There are a lot more busy plot mechanics not worth recounting; it’s reminiscent of a TV sitcom, and the characters act and talk like sitcom characters too.  Sharkey has clearly not thought through just what it would be like to live in a state of constant surveillance, fear, and enforced ignorance.  At the end of Part I Lloyd has gone to the Brain that controls everything and asked it “Why is the Hive?” Part II has the answer, in a flashback that starts with the 1972 presidential election and goes on for 19 pages, covering more than 50 years of political history, becoming more absurd as it goes on.  Then there’s another 15 pages of silly melodrama and thankfully we’re done.  One star is too much.

Onward, with trepidation, to the rest of the issue.  The cover story is Robert F. Young’s long novelet Redemption, in which space freighter pilot Drake, en route to Mars, is alone on his ship when there’s a knock on the door.  It’s a girl!  She’s wearing the uniform of the Army of the Church of the Emancipation, but even so, she is, as the author puts it, stacked.  Also, she’s named Annabelle Leigh, an allusion the author does nothing with.  She has stowed away and wants him to drop her off at the planet Iago Iago in time for the expected resurrection of a saint.  He declines and locks her in a storeroom, then his ship runs into a Lambda-Xi field (say what?), which destroys the part of the ship with her in it, and renders the rest of it, and him and his cargo, translucent.  When he gets to Mars, he makes inquiries and learns that Annabelle was a saint. 

He then sets off on a quest both to sell his damaged cargo and to trace her history, hoping to find evidence that she wasn’t so saintly all the time and thereby make himself feel less guilty about accidentally killing her.  He does, sort of, and also learns that this Lambda-Xi field was even more puissant than he realized, capable of generating any contrivance the author needs, including time travel, two varieties of it, the sum of which, overlaid with Young’s characteristic sentimentality, ends up like something A.E. van Vogt might have written for a Hallmark Cards promotion (or maybe vice versa).  There are also further strong hints that Young has a few screws loose on the subjects of women and sex—not surprisingly in light of such previous efforts as Santa Clause and Storm over Sodom in F&SF.  Maybe somebody else can find something to appreciate here, but it leaves me cold, and annoyed as usual with this all too prolific author.  The cover blurb says “A Story You Will Never Forget!” I hope it’s wrong.  One star.

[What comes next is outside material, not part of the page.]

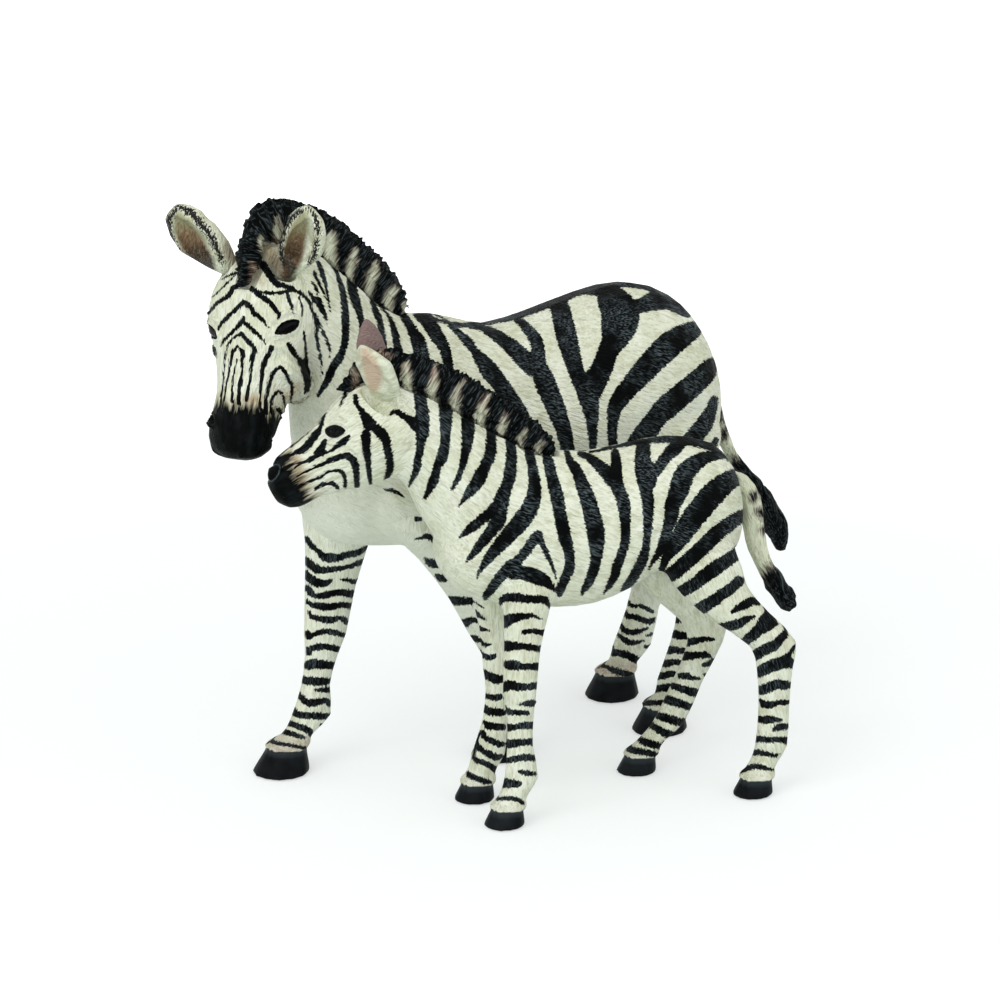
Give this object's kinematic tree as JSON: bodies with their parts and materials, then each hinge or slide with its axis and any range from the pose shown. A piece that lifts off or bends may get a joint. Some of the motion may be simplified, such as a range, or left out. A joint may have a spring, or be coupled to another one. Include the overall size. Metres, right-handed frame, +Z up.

After such Redemption, what redemption?  Some, at least.  Neal Barrett, Jr.’s shorter novelet The Game—his fifth appearance in the SF magazines—is a somewhat crude but grimly effective horror story of Earth colonists who encounter an incomprehensible alien entity that just wants to play a game, with devastating consequences for the humans.  It’s refreshingly straightforward after the metaphysically baroque Young story.  Four stars.

Now, the crumbs at the bottom of the box.  Ron Goulart’s The Yes Men of Venus is a parody of a certain famous pulpster, heavily disguised here as Arthur Wright Beemis, which seems both pitch-perfect and, therefore, almost superfluous.  But it’s short enough to be amusing.  Three stars for trivia well executed.

Arthur Porges’s The Formula is another contrived and arid gimmick story, involving a highly artificial psi experiment undertaken on a bet.  The story turns on appreciating some specialized information that is disclosed in passing about the surroundings.  It’s like a grossly expanded version of a filler item in a science magazine.  Two stars, generously.

Well, that was depressing.  The Barrett story is the sole bright spot in this mostly abysmal issue—and not bright enough by half to redeem (excuse the expression) the disaster of the two lead stories.